In December the husband of Cheryl Fernandez-Versini won privacy damages from Heat magazine. Business man Jean Bernard Fernandez-Versini won damages from Reveal magazine earlier in the year after it published a profile on him.

On 6 January 2015 parliament heard a call for Government to consider banning unpixelated pictures of children being published in newspapers without parental consent. The campaign has been set up by musician Paul Weller and his wife following the family’s privacy victory against the Mail Online in April 2014.  We had a post about this and also a response from Angela Phillips.

Data Protection

Greetings card website Moonpig has shut down its mobile apps after the personal details of 3 million customers were exposed by a security bug.

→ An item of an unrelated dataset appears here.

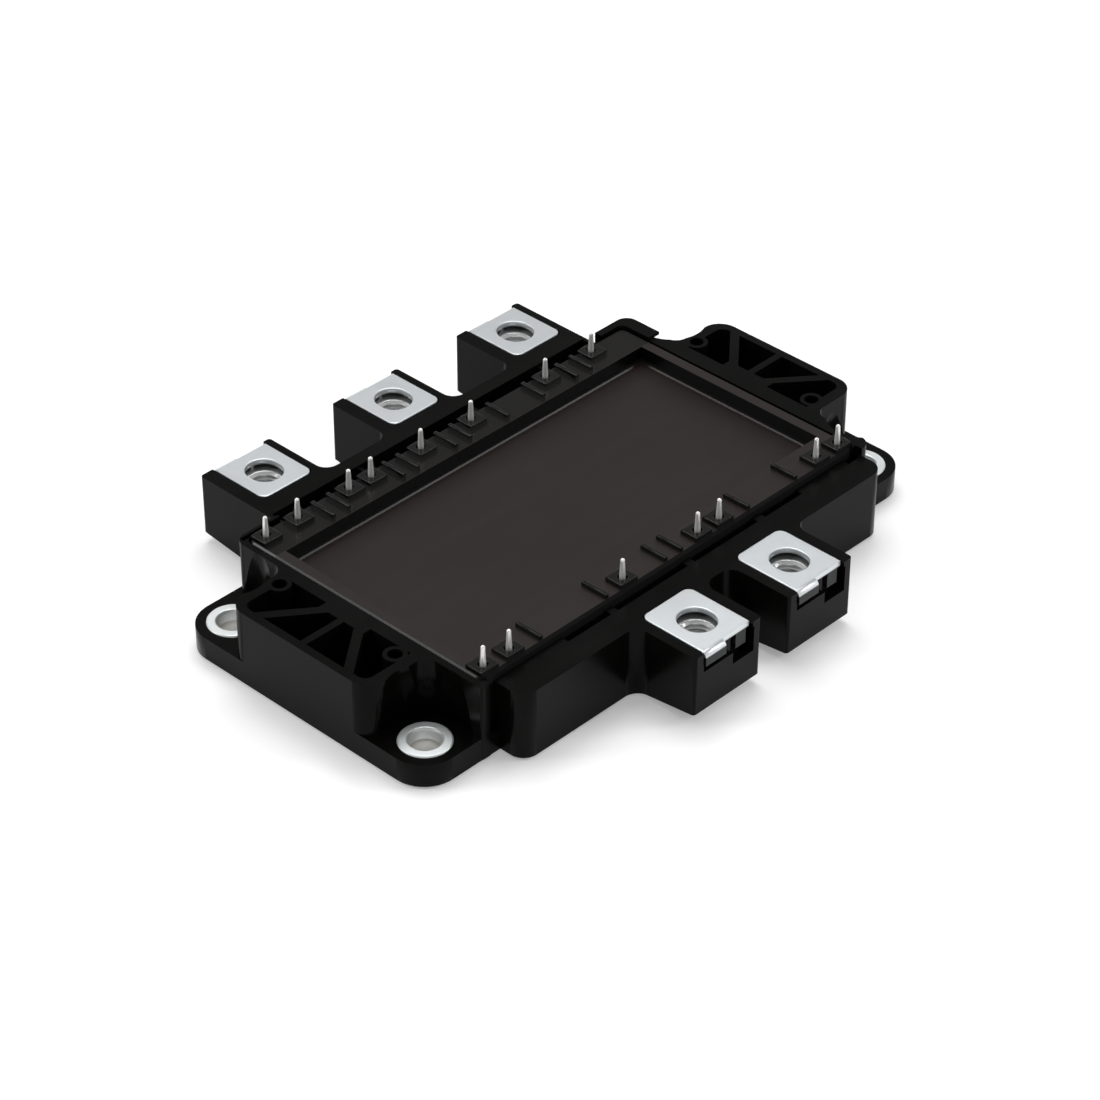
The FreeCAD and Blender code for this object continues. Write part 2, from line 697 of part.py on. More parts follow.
def terminal(name, side):
    """Bent bar: screw plate with its end tab and lug, leg and inner foot."""
    body = new_body(name)
    sign = SIDES[side]
    block_end = s.block_end_far if side == "far" else s.block_end_near
    start = s.plate_start_far if side == "far" else s.plate_start_near
    hole = s.plate_hole_far if side == "far" else s.plate_hole_near
    half = s.plate_width / 2
    thick = s.plate_thickness
    outer = block_end + s.tab_proud
    edge = outer - thick
    top = s.shelf_top
    hole_x = s.plate_hole_width / 2
    hole_y = s.plate_hole_length / 2
    hole_loop = rectangle(-hole_x, hole_x, sign * hole - hole_y, sign * hole + hole_y,
                          hole_x * NEARLY_ROUND)
    plate = outline([(-half, sign * edge, 0), (-half, sign * start, s.plate_corner_radius),
                     (half, sign * start, s.plate_corner_radius), (half, sign * edge, 0)])
    pad(body, "plate", "Sizes.shelf_top - Sizes.plate_thickness", "Sizes.plate_thickness", [plate, hole_loop])
    root = edge - s.plate_root
    tab = outline([(sign * root, top, 0), (sign * outer, top, s.bend_radius),
                   (sign * outer, top - s.tab_length, 0), (sign * edge, top - s.tab_length, 0),
                   (sign * edge, top - thick, 0), (sign * root, top - thick, 0)])
    pad(body, "tab", "-Sizes.plate_width / 2", "Sizes.tab_width", [tab], "YZ_Plane")
    lug_top = top - thick + s.plate_root
    lug = outline([(sign * (edge - thick), lug_top, 0), (sign * edge, lug_top, 0),
                   (sign * edge, top - s.lug_length, 0), (sign * (edge - thick), top - s.lug_length, 0)])
    pad(body, "lug", "Sizes.lug_offset - Sizes.lug_width / 2", "Sizes.lug_width", [lug], "YZ_Plane")
    foot_top = s.ledge_top
    foot_end = LEDGE_Y + s.foot_inset
    leg = outline([(sign * start, top - thick / 2, 0), (sign * (start + thick), top - thick / 2, 0),
                   (sign * (start + thick), foot_top - thick, thick),
                   (sign * foot_end, foot_top - thick, 0), (sign * foot_end, foot_top, 0),
                   (sign * start, foot_top, 0)])
    pad(body, "leg", "-Sizes.leg_width / 2", "Sizes.leg_width", [leg], "YZ_Plane")
    place(body, f"Sizes.{name}")
    return body


def nut(name, side):
    """Captive hexagon nut in its well under the plate."""
    body = new_body(name.replace("terminal", "nut"))
    pad(body, "hexagon", "0", "Sizes.nut_height",
        [polygon(0, 0, s.nut_across_flats), circle(0, 0, s.nut_bore)])
    hole = f"Sizes.plate_hole_{side}"
    place(body, f"Sizes.{name}", hole if side == "far" else f"-{hole}",
          "Sizes.shelf_top - Sizes.plate_thickness - Sizes.nut_drop - Sizes.nut_height")
    return body


def pin(label, x, side):
    """Many-sided contact pin with a bevelled tip, standing on its flat foot on the ledge."""
    body = new_body(label)
    radius = s.pin_diameter / 2
    low, high = sorted((0, -SIDES[side] * s.pin_foot_length))
    pad(body, "foot", "Sizes.ledge_top", "Sizes.pin_foot_thickness", [rectangle(-radius, radius, low, high)])
    post = pad(body, "post", "Sizes.ledge_top", "Sizes.pin_top - Sizes.ledge_top",
               [polygon(0, 0, s.pin_diameter, PIN_SIDES)])
    slope_edges(body, "tip", post, s.pin_top, "Sizes.pin_tip_chamfer")
    body.Placement.Base.x = x
    body.setExpression("Placement.Base.y", f"{SIDES[side]} * ({CAVITY_SIDE} - Sizes.pin_inset)")
    return body


# Gel layer

def gel():
    """Soft fill above the ribbons, resting on the ledge, with an opening round each pin and its foot."""
    body = new_body("gel_layer")
    gap = s.gel_gap
    radius = s.pin_diameter / 2
    loops = [rectangle(-CAVITY_X, CAVITY_X, -CAVITY_Y, CAVITY_Y)]
    for side, row in PINS.items():
        for x in [pin_place(*spot) for spot in row]:
            ends = (SIDES[side] * (PIN_ROW - s.pin_foot_length - gap), SIDES[side] * (PIN_ROW + radius + gap))
            loops.append(rectangle(x - radius - gap, x + radius + gap, min(ends), max(ends)))
    pad(body, "layer", "Sizes.ledge_top", "Sizes.gel_top - Sizes.ledge_top", loops)
    return body


# Power substrates

def box(label, x, y, z, length, width, height):
    """Plain block centred on x and y, with sizes and level bound to the sheet."""
    block = doc.addObject("Part::Box", label)
    block.Label = label
    block.setExpression("Length", length)
    block.setExpression("Width", width)
    block.setExpression("Height", height)
    place(block, f"{x} - ({length}) / 2", f"{y} - ({width}) / 2", z)
    return block


CERAMIC_BASE = "Sizes.baseplate_thickness"
TRACK_BASE = CERAMIC_BASE + " + Sizes.ceramic_thickness"
CHIP_BASE = TRACK_BASE + " + Sizes.track_thickness"
CERAMIC_LENGTH = f"((2 * ({HALF_CAVITY} - Sizes.substrate_margin_end) - 2 * Sizes.substrate_gap) / 3)"
CERAMIC_WIDTH = f"(2 * ({LEDGE_SIDE} - Sizes.substrate_margin_side))"


def tracks(label, x):
    """Copper tracks of one substrate: one field under each pair of chips and a return strip."""
    length = f"{CERAMIC_LENGTH} - 2 * Sizes.track_margin"
    field = f"({CERAMIC_WIDTH} - 2 * Sizes.track_margin - Sizes.track_gap) / 2"
    shift = f"(({field}) + Sizes.track_gap) / 2"
    far = box(label + "_far", x, shift, TRACK_BASE, length, field, "Sizes.track_thickness")
    near = box(label + "_near", x, f"-{shift}", TRACK_BASE, length, field, "Sizes.track_thickness")
    both = doc.addObject("Part::MultiFuse", label)
    both.Shapes = [far, near]
    both.Label = label
    return both


def strip(points, width, across):
    """Flat ribbon that follows points in an upright plane, with a named width across it."""
    upper = [point + Vector(0, 0, s.ribbon_thickness) for point in reversed(points)]
    face = Part.Face(Part.makePolygon(points + upper + [points[0]]))
    face.translate(across * (-width / 2))
    return face.extrude(across * width)


def arch(start, end, across):
    """Ribbon with two flat feet and a trapezoid arch between them."""
    run = Vector(end.x - start.x, end.y - start.y, 0)
    along = Vector(run).normalize()
    foot = along * s.ribbon_foot
    rise = Vector(0, 0, s.ribbon_rise)
    slope = run * s.ribbon_slope
    points = [start - foot, start, start + slope + rise, end - slope + rise, end, end + foot]
    return strip(points, s.ribbon_width, across)


def ribbons(label, x):
    """Ribbons of one substrate from switch chip to diode chip, two beside each other."""
    top = s.baseplate_thickness + s.ceramic_thickness + s.track_thickness + s.chip_thickness
    shapes = []
    start = x - s.igbt_offset + s.ribbon_start
    end = x + s.diode_offset + s.ribbon_end
    for row in (-s.chip_row, s.chip_row):
        for shift in (-1, 1):
            y = row + shift * s.ribbon_pitch / 2
            shapes.append(arch(Vector(start, y, top), Vector(end, y, top), Vector(0, 1, 0)))
    feature = doc.addObject("Part::Feature", label)
    feature.Label = label
    feature.Shape = Part.makeCompound(shapes)
    return feature


def substrate_set(place_name, x):
    """One half bridge: ceramic, tracks, two switch chips, two diode chips and their ribbons."""
    centre = f"{x} * ({CERAMIC_LENGTH} + Sizes.substrate_gap)"
    nodes = [box(f"substrate_{place_name}", centre, "0", CERAMIC_BASE, CERAMIC_LENGTH, CERAMIC_WIDTH,
                 "Sizes.ceramic_thickness")]
    nodes.append(tracks(f"tracks_{place_name}", centre))
    for side, row in (("far", "Sizes.chip_row"), ("near", "-Sizes.chip_row")):
        nodes.append(box(f"igbt_chip_{place_name}_{side}", f"({centre} - Sizes.igbt_offset)", row,
                         CHIP_BASE, "Sizes.igbt_side", "Sizes.igbt_side", "Sizes.chip_thickness"))
        nodes.append(box(f"diode_chip_{place_name}_{side}", f"({centre} + Sizes.diode_offset)", row,
                         CHIP_BASE, "Sizes.diode_side", "Sizes.diode_side", "Sizes.chip_thickness"))
    nodes.append(ribbons(f"bond_ribbons_{place_name}", x * SUBSTRATE_PITCH))
    return nodes


def build():
    """Every sub-part of the module."""
    terminals = [terminal(name, side) for side, names in TERMINALS.items() for name in names]
    nodes = [housing(terminals), lid(), baseplate(), gel()] + terminals
    for x_sign, x_name in ((-1, "left"), (1, "right")):
        for y_sign, y_name in ((-1, "near"), (1, "far")):
            nodes.append(bushing(f"bushing_{y_name}_{x_name}", x_sign, y_sign))
    nodes += [nut(name, side) for side, names in TERMINALS.items() for name in names]
    for side, row in PINS.items():
        for number, spot in enumerate(row, start=1):
            nodes.append(pin(f"pin_{side}_{number}", pin_place(*spot), side))
    for place_name, x in (("left", -1), ("middle", 0), ("right", 1)):
        nodes += substrate_set(place_name, x)
    doc.recompute()
    return nodes


def check(nodes):
    """Stop if any object failed or any sub-part has no valid shape."""
    for item in doc.Objects:
        if {"Invalid", "Error"} & set(item.State):
            raise RuntimeError(f"{item.Name} failed: {item.State}")
    for node in nodes:
        if node.Shape.isNull() or not node.Shape.isValid():
            raise RuntimeError(f"{node.Label} has no valid shape")


def export(nodes):
    """One STEP file for each sub-part, named after it."""
    os.makedirs("parts", exist_ok=True)
    for node in nodes:
        node.Shape.exportStep(f"parts/{node.Label}.step")


NODES = build()
check(NODES)
export(NODES)
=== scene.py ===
import json
import math

import bmesh
import bpy
from mathutils import Matrix, Vector


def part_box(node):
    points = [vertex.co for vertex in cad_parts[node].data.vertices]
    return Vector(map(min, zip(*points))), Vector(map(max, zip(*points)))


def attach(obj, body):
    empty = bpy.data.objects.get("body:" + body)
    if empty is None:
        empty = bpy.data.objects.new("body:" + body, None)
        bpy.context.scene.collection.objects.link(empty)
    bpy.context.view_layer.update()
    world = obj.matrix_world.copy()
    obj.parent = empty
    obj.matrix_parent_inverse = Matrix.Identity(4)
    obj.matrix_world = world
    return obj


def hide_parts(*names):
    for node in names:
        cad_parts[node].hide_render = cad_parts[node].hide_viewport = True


# An IGBT power module: black moulded case, dark grey lid, plated terminals, pins and mounting rings.
# Lengths are in metres, X along the module, +Y the side with three terminals, +Z up.

MM = 0.001

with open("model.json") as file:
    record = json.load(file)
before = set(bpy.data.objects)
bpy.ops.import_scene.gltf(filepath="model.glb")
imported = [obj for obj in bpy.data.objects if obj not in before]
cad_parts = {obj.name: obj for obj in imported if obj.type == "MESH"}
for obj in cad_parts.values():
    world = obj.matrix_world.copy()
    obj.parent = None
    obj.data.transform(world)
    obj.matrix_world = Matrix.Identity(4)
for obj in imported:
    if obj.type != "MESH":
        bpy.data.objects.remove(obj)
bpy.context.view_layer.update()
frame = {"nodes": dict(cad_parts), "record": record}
nodes = frame["nodes"]


# Camera at the photograph's place

CAMERA_PLACE = Vector((-0.3733, -0.3559, 0.3758))
CAMERA_RIGHT = Vector((0.692445, -0.721468, 0.001835))
CAMERA_UP = Vector((0.421735, 0.406830, 0.810326))
CAMERA_LENS = 118.67
SENSOR_WIDTH = 36.0


def place_camera():
    data = bpy.data.cameras.new("camera")
    data.lens = CAMERA_LENS
    data.sensor_width = SENSOR_WIDTH
    data.clip_start = 0.01
    data.clip_end = 20.0
    camera = bpy.data.objects.new("camera", data)
    bpy.context.collection.objects.link(camera)
    back = CAMERA_RIGHT.cross(CAMERA_UP)
    turn = Matrix((CAMERA_RIGHT, CAMERA_UP, back)).transposed().to_4x4()
    camera.matrix_world = Matrix.Translation(CAMERA_PLACE) @ turn
    bpy.context.scene.camera = camera


# Floor, world and lamps

FLOOR_GLOW = 0.27
FLOOR_COLOUR = (0.80, 0.80, 0.80, 1.0)
FLOOR_HALF = 3.0
FLOOR_DROP = 0.0001


def arithmetic(tree, operation):
    node = tree.nodes.new("ShaderNodeMath")
    node.operation = operation
    return node


def colour_mix(tree):
    node = tree.nodes.new("ShaderNodeMix")
    node.data_type = "RGBA"
    return node


def seen_rays(tree):
    """One for rays from the camera, from gloss and through clear pieces, none for the others."""
    path = tree.nodes.new("ShaderNodeLightPath")
    camera_or_gloss = arithmetic(tree, "MAXIMUM")
    with_transmission = arithmetic(tree, "MAXIMUM")
    tree.links.new(path.outputs["Is Camera Ray"], camera_or_gloss.inputs[0])
    tree.links.new(path.outputs["Is Glossy Ray"], camera_or_gloss.inputs[1])
    tree.links.new(camera_or_gloss.outputs[0], with_transmission.inputs[0])
    tree.links.new(path.outputs["Is Transmission Ray"], with_transmission.inputs[1])
    return with_transmission.outputs[0]


def floor_material():
    material = bpy.data.materials.new("floor_paper")
    material.use_nodes = True
    tree = material.node_tree
    tree.nodes.clear()
    output = tree.nodes.new("ShaderNodeOutputMaterial")
    matt = tree.nodes.new("ShaderNodeBsdfDiffuse")
    matt.inputs["Color"].default_value = FLOOR_COLOUR
    glow = tree.nodes.new("ShaderNodeEmission")
    both = tree.nodes.new("ShaderNodeAddShader")
    strength = arithmetic(tree, "MULTIPLY")
    strength.inputs[1].default_value = FLOOR_GLOW
    tree.links.new(seen_rays(tree), strength.inputs[0])
    tree.links.new(strength.outputs[0], glow.inputs["Strength"])
    tree.links.new(matt.outputs["BSDF"], both.inputs[0])
    tree.links.new(glow.outputs[0], both.inputs[1])
    tree.links.new(both.outputs[0], output.inputs["Surface"])
    return material


def lay_floor():
    shape = bmesh.new()
    bmesh.ops.create_grid(shape, x_segments=1, y_segments=1, size=FLOOR_HALF)
    mesh = bpy.data.meshes.new("floor")
    shape.to_mesh(mesh)
    shape.free()
    mesh.materials.append(floor_material())
    floor = bpy.data.objects.new("floor", mesh)
    floor.location = (0.0, 0.0, -FLOOR_DROP)
    bpy.context.collection.objects.link(floor)


WHITE = (1.0, 1.0, 1.0, 1.0)
ZENITH_LIGHT = 0.29
ZENITH_FADE = (0.12, 0.55)
FILL_LIGHT = 0.44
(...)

The Information Commissioner’s Office (ICO) has backed NGO Global Witness in its battle over protecting journalistic sources. There was an Inforrm post on this decision.

Statements in Open Court and Apologies

There were no statements in open court last week.

Newspapers, Journalism and regulation

The Press Recognition panel will be appearing before the House of Lords Communications Committee on 13 January 2015 to answer questions about the Committee’s inquiry “Press regulation – where are we now?” The meeting is open to the public and will take place on at 3.30pm in Victoria Portland House. The Panel has already given written evidence to the Committee.

 IPSO published its first set of adjudications on complaints in December, including the first use of its power to direct the nature and placement of corrections. It ordered the Press & Journal to publish a correction on an article about the sale of plots in the Highlands “on page 3 or further forward”.

Of the five rulings released, three were not upheld and one was partially upheld. The ruling against the Edinburgh Evening News was upheld, although IPSO believed that the paper had corrected the error appropriately.  The body also revealed that it has received nearly 3000 complaints since it started work in September 2014.

Last week  in the Courts

There were no media and law hearings last week.


4 March 2015: “Oxford Media Convention, IPPR” Said Business School, University of Oxford

Know of any media law events happening later this year? Please let Inforrm know:

Media Law in Other jurisdictions


Google is facing a fine of up to €15m from the Dutch Data Protection Authority (DPA) for privacy policies introduced in 2012. The DPA said that the way in which the firm collects data from its users is done without adequate user consent or clarity.


Reporter Takashi Uemura is seeking ¥16.5 million in damages in a libel suit against a major publisher and an academic. He claims they wrongly claimed he fabricated stories about “comfort women,” the thousands of women who were forced into Japan’s wartime brothels.

The Philippines

The Mayor of Mabalacat has filed a libel suit against a business woman who accused him of masterminding the killing of her daughter.


A libel suit has been filed against the son of rock promoter Barry Fey. Geoffrey Fey is accused of assaulting, threatening and libeling his ex-wife Erin Runyan and her boyfriend. Runyan is seeing damages exceeding $75,000 and injunctive relief.

The lawyers for “Jane Doe”, who is seeking to intervene in the claim concerning Jeffrey Epstein in the Florida Courts are suing lawyer Alan Dershowitz for libel. The action is based on an interview given by Mr. Dershowitz to CNN International in which he called the lawyers, Paul Cassell and Bradley Edwards “sleazy, unprofessional, unethical lawyers” who should have known that their client is “lying through her teeth.”

Next Week in the Courts

The only hearing that we are aware of is the application in the case of Mosley v Google, due to be heard on 14 and 15 January 2015.  Google are applying to set aside the service of the proceedings outside the jurisdiction.


The following reserved judgment in media law cases are outstanding [these remain outstanding]:

R (Evans) v HM Attorney-General, heard 24 and 25 November 2014 (UK Supreme Court)

ADA v XAA, heard 28 November 2014 (Jay J)

Rufus v Elliott, heard 10 December 2014 (McCombe and Sharp LJJ and Mitting J)

Cruddas v Calvert heard, 9, 10 and 11 December 2014 (Jackson, Ryder and Christopher Clarke LJJ)

Ames & anr v The Spamhaus Project Ltd, heard 12 December 2014 (Warby J)

Otuo v The Watchtower Bible & Tract Society of Britain, heard 12 December 2014 (Sir David Eady)

This Round Up was compiled by Tessa Evans, a journalist and researcher.  She tweets @tessadevans





1 Comment

  1. dogsbarker

    The House of Lords Communications Committee meeting on the 13th is at 3:30, not 11:00 as stated in the article.